The result: some users are delayed, but no user sees a full system crash, no database is overloaded, and the most valuable traffic (authenticated checkout) keeps flowing at full speed.

Real-world scale: During peak load events, Twitter historically shed up to 30% of write traffic (tweets) while preserving timeline reads. Google's serving infrastructure sheds lower-criticality RPC calls before dropping search results. LinkedIn uses a "degraded mode" that disables who-viewed-your-profile counts before disabling the feed. These are not accidents — they are explicitly engineered degradation paths tested with load simulation tools such as Gatling and k6 before the event.

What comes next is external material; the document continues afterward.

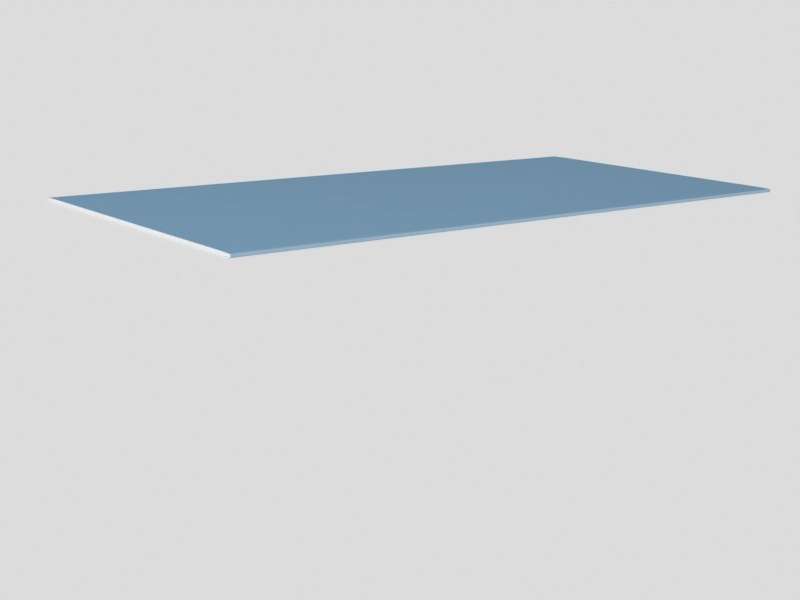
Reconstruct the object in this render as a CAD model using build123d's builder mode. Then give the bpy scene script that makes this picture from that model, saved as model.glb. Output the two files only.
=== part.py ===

Observability During Degradation

You cannot manage what you cannot see. Every degradation state must emit clear signals:

A gauge metric for the current degradation tier (0 = normal, 1 = partial, 2 = severe).
A counter for shed requests per second, broken down by reason code (queue-full, CPU-limit, priority-class).
A log line for each feature flag flip with a timestamp and the trigger condition.
An alert when the shed rate exceeds 5% for more than 60 seconds — that threshold means your capacity planning is wrong, not that degradation is working as intended.

Run regular degradation drills (inject synthetic load in staging, verify the correct features degrade in the correct order, verify the correct metrics fire). Without drills, your fallback paths bit-rot silently — the feature flag exists but the fallback code stopped working six months ago when a junior developer refactored the recommendations service.

Summary

Graceful degradation and load shedding transform a binary "up or down" system into a spectrum of service levels. By pre-designing a feature priority hierarchy, wrapping non-critical calls in fallback paths, and deploying admission control at the edge, you ensure that when capacity runs out, your system fails in the way that causes the least harm to the most important users. This is not a technique for the day something breaks — it is infrastructure you build, test, and maintain before that day arrives.